Investing in low-carbon, climate-resilient economic growth need not entail a sacrifice of competitiveness; rather, it should represent an investment in long-term economic efficiency, it can generate local as well as global environmental gains, and it also can contribute to improved energy security. We can see countries around the region and world seeking ways to turn their responses to the current economic downturn into opportunities to restructure economies in favor of climate-friendly development.
ADB is supporting this transition. Having set a minimum target of $1 billion per year for our clean energy investments, this was exceeded last year based on strong demand from our client countries. So now we have decided to increase this annual target to $2 billion from 2013 to push ourselves even harder. We have also adopted a new energy policy that will help countries in the region secure adequate energy supplies while cutting levels of greenhouse-gas emissions.

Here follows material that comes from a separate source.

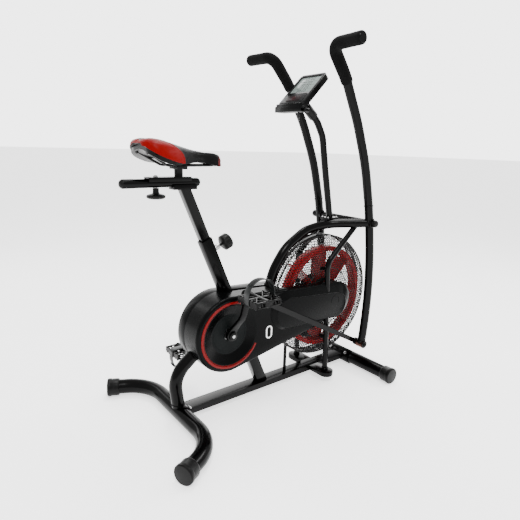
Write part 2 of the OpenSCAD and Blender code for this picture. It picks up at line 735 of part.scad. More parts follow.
module saddle_rails() {
    color(steel) centred() for (s = [-1, 1])
        swept(rounded([[s * 34, -412, 843], [s * 20, -350, wire_z], [s * 20, -262, wire_z],
            [s * 9, -198, wire_z]], [30, 60], 3), 7, 3, n = 10);
}
// Saddle sections, front to rear: [y, half width, crown height, edge height].
saddle_rows = [[-168, 11, 832, 813.4], [-172, 18, 838, 810], [-190, 21, 843, 807.4],
    [-230, 24, 846, 813], [-270, 36, 852, 816], [-310, 58, 860.5, 817.4],
    [-350, 76, 870.5, 823], [-390, 83, 878.6, 834], [-415, 80, 877.2, 846],
    [-428, 66, 873, 856]];
// Height of the pad's hollow lower side in a section, at a distance x from the middle.
function under(r, x) = let (q = 0.6 * r[1])
    r[3] + (x > q ? 9 * (r[1] - x) / (r[1] - q) : 13 - 4 * x / q);
// Mirrors a row of [x, z] points on the right into one ring at y, left to right and back.
function saddle_ring(y, top, low) = concat(
    [for (i = [0:len(top) - 1]) [-top[i][0], y, top[i][1]]],
    [for (i = [len(top) - 2:-1:0]) [top[i][0], y, top[i][1]]],
    [for (i = [0:len(low) - 1]) [low[i][0], y, low[i][1]]],
    [for (i = [len(low) - 2:-1:0]) [-low[i][0], y, low[i][1]]]);
module loft(rings) {
    n = len(rings[0]);
    m = len(rings);
    polyhedron([for (r = rings) each r], concat(
        [for (i = [0:m - 2], j = [0:n - 1]) each [
            [i * n + j, (i + 1) * n + (j + 1) % n, (i + 1) * n + j],
            [i * n + j, i * n + (j + 1) % n, (i + 1) * n + (j + 1) % n]]],
        [[for (j = [n - 1:-1:0]) j], [for (j = [0:n - 1]) (m - 1) * n + j]]), convexity = 6);
}
module saddle_pad() {
    color(black) centred() loft([for (r = saddle_rows) let (w = r[1], low = r[3], h = r[2] - low)
        saddle_ring(r[0], [[w, low], [w, low + h * 0.45], [w * 0.82, low + h * 0.82],
            [w * 0.4, low + h - 1], [0, low + h - 2]], [[w * 0.6, low + 9], [0, low + 13]])]);
}
// Plastic pan under the pad: it follows the pad's lower side with a small gap.
module saddle_base() {
    color(dark) centred() loft([for (i = [1:8]) let (r = saddle_rows[i], w = r[1] - 6, q = r[1] * 0.6)
        saddle_ring(r[0], [for (x = [w, q, 0]) [x, under(r, x) - 2.2]],
            [for (x = [w, q, 0]) [x, under(r, x) - 5]])]);
}

// ---------- console ----------
mast_end = [0, 146, 1022.7];
mast_bend = [0, 232, 955];
mast_path = rounded([[0, 325, 600], [0, 285, 795], [0, 263, 905], mast_bend, mast_end],
    [400, 90, 90], 4);
mast_rise = atan2(mast_end[2] - mast_bend[2], mast_bend[1] - mast_end[1]);
module console_mast() {
    color(black) centred() {
        difference() {
            swept(mast_path, mast_d, wall);
            arch_room();
        }
        // Foot plate round the mast, on top of the arch tube
        difference() {
            translate([-20, 296, 606]) cube([40, 56, 10]);
            translate([0, 325, 600]) rotate([atan2(40, 195), 0, 0])
                zcyl(-20, 60, mast_d / 2 + gap);
            arch_room();
        }
    }
}
module arch_room() {
    translate([0, 300, 592]) rotate([atan2(pivot_z - 592, pivot_y - 300), 0, 0])
        ycyl(-60, 90, 16 + gap);
}
module mast_sleeve() {
    color(dark) centred() translate(mast_end) rotate([-mast_rise, 0, 0]) difference() {
        ycyl(38, 86, mast_d / 2 + 4);
        ycyl(30, 90, mast_d / 2 + 0.2);
    }
}
console_l = 150;
console_w = 122;
// The console's own frame: origin at its lower edge, +Y up the face, +Z out of the face.
module console_place() {
    translate([0, 116, 984]) rotate([45, 0, 0]) children();
}
module rounded_box(w, l, h, r) {
    linear_extrude(h) {
        translate([-w / 2 + r, 0]) square([w - 2 * r, l]);
        translate([-w / 2, r]) square([w, l - 2 * r]);
        for (x = [-w / 2 + r, w / 2 - r], y = [r, l - r]) translate([x, y]) circle(r);
    }
}
module console_body() {
    color(dark) centred() difference() {
        union() {
            console_place() translate([0, 0, 2.6]) rounded_box(console_w - 2, console_l, 16, 14);
            translate([-console_w / 2, 90, 977]) cube([console_w, 46, 26]);
        }
        console_place() {
            translate([0, 6, 12]) rounded_box(console_w - 16, console_l - 12, 30, 10);
            translate([-80, -gap, 18.7]) cube([160, 200, 60]);
        }
        translate([-console_w / 2 - 1, 92, 997]) cube([console_w + 2, 3, 10]);
        translate(mast_end) rotate([-mast_rise, 0, 0])
            ycyl(-gap, 60, mast_d / 2 + gap);
    }
}
module console_bezel() {
    color(steel) centred() console_place() translate([0, 0, 18.8]) difference() {
        rounded_box(console_w, console_l, 5, 14);
        translate([0, 58, -1]) rounded_box(console_w - 26, console_l - 72, 10, 6);
        translate([0, 28, -1]) zcyl(0, 10, 10.2);
    }
}
module console_screen() {
    color([0.5, 0.55, 0.5]) centred() console_place() translate([0, 58.2, 12.2])
        rounded_box(console_w - 26.4, console_l - 72.4, 9, 6);
}
module console_button() {
    color(red) centred() console_place() zcyl(15, 26, 10, 0, 28);
}
module sensor_lead() {
    color(black) centred() swept(rounded([[24, 120, 976.6], [24, 122, 956], [10, 136, 950],
        [0, 147.8, 985.7], [0, 157.4, 997.9]], [8, 10, 12], 2), 4, 1.9, n = 8);
}

main_beam();
rear_stabilizer();
front_stabilizer();
stabilizer_caps();
frame_bolts();
rear_neck();
bottom_bracket_shell();
seat_tube();
arch_tube();
stay_right();
stay_left();
cross_plates();
support_rod();
pivot_crossbar();
pivot_caps();
fan_axle();
crank_bearings();
drive_chain();
shroud_right();
shroud_left();
shroud_ring();
badge();
cage_right();
cage_left();
console_mast();
mast_sleeve();
console_body();
console_bezel();
console_screen();
sensor_lead();
pop_pin_socket();
console_button();
pop_pin_knob();
seat_post();
saddle_rail();
rail_caps();
saddle_carriage();
saddle_rails();
saddle_base();
saddle_pad();
clamp_knob();
crank_spindle();
drive_sprocket();
crank_arm_right();
crank_arm_left();
pedal_spindles();
fan_hub();
fan_wheel();
pedal_right();
pedal_left();
strap_right();
strap_left();
swing_arm_right();
swing_arm_left();
handlebar_right();
handlebar_left();
grip_right();
grip_left();
link_right();
link_left();
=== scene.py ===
"""Looks of the air bike: materials, finished pieces, soft studio light and the camera.

Lengths are in metres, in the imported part's frame: +X right, +Y forward, +Z up."""

import json
import math

import bmesh
import bpy
from mathutils import Matrix, Vector


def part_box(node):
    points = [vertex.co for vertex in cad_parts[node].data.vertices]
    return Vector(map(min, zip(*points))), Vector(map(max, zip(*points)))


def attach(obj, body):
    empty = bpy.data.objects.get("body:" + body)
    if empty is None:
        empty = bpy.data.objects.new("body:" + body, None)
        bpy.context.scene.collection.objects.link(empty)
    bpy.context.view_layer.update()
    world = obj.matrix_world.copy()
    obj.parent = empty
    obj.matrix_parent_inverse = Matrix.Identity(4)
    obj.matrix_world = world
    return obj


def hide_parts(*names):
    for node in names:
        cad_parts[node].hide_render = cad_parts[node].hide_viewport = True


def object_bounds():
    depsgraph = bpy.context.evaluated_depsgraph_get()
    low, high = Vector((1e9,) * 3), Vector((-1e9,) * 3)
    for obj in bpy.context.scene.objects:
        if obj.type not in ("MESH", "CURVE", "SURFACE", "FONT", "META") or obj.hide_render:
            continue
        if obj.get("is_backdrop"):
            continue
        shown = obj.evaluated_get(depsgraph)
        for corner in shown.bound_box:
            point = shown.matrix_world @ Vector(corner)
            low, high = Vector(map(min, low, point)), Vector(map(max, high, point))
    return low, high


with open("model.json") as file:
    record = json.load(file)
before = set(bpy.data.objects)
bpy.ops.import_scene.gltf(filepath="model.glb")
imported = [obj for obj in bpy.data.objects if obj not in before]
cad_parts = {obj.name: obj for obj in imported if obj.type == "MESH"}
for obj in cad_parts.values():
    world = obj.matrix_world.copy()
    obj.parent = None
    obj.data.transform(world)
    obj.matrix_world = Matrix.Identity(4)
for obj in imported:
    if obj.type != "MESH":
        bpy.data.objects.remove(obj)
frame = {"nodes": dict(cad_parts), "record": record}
cad_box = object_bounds()
scene = bpy.context.scene
NODES = frame["nodes"]
RECORD = frame["record"]
BODY_OF = {n: b for b, names in RECORD["behaviour"]["bodies"].items() for n in names}
SLOT_OF = {s["node"]: s["material_slot"] for s in RECORD["subparts"]}
MM = 0.001
# The shapes below are written in millimetres forward of the middle of the base, and the
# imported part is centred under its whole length, so they move back by this much.
LEAD = 16.5


# ---------- camera, light, floor ----------
def make_camera():
    place = Vector((1.182, -0.9455, 0.866))
    azimuth, tilt, roll = math.radians(51.88), math.radians(14.0), math.radians(1.68)
    back = Vector((math.sin(azimuth) * math.cos(tilt), -math.cos(azimuth) * math.cos(tilt),
                   math.sin(tilt)))
    right = Vector((math.cos(azimuth), math.sin(azimuth), 0))
    up = back.cross(right)
    side = right * math.cos(roll) + up * math.sin(roll)
    top = up * math.cos(roll) - right * math.sin(roll)
    data = bpy.data.cameras.new("camera")
    data.sensor_width = 36
    data.lens = 31.55
    data.clip_start = 0.05
    cam = bpy.data.objects.new("camera", data)
    turn = Matrix((side, top, back)).transposed().to_4x4()
    cam.matrix_world = Matrix.Translation(place) @ turn
    scene.collection.objects.link(cam)
    scene.camera = cam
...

ADB is working with the governments of the People’s Republic of China and India to develop wind power, and is supporting a wide range of energy efficiency improvements, such as a program to phase out the use of inefficient light bulbs across the Philippines. ADB is also supporting the expansion of mass transit systems to reduce reliance on cars and exploring ways to use new carbon market options to conserve Asia’s forests.
With respect to climate-change adaptation, we must quickly improve our understanding of the risks posed to development and find cost-effective measures for countries to cope with rising climate impacts. Building climate-resilient economies will mean building such concerns into economic development planning, based on still evolving understanding of climate change science. To help understand these vulnerabilities, ADB is currently conducting analyses of climate impacts on the agriculture sector in Asia as well as the prospect of climate-induced migration.
Though many Asian and Pacific countries are already committing to domestic actions, a comprehensive agreement in Copenhagen will provide the structure for global cooperation to avoid the most damaging consequences of climate change.
None of this will be easy, but the impetus for action lies in the knowledge that any further delay will only increase the chance of devastating consequences from climate change that would threaten continued prosperity improvements in the Asia and the Pacific region.
Haruhiko Kuroda is president of the Asian Development Bank.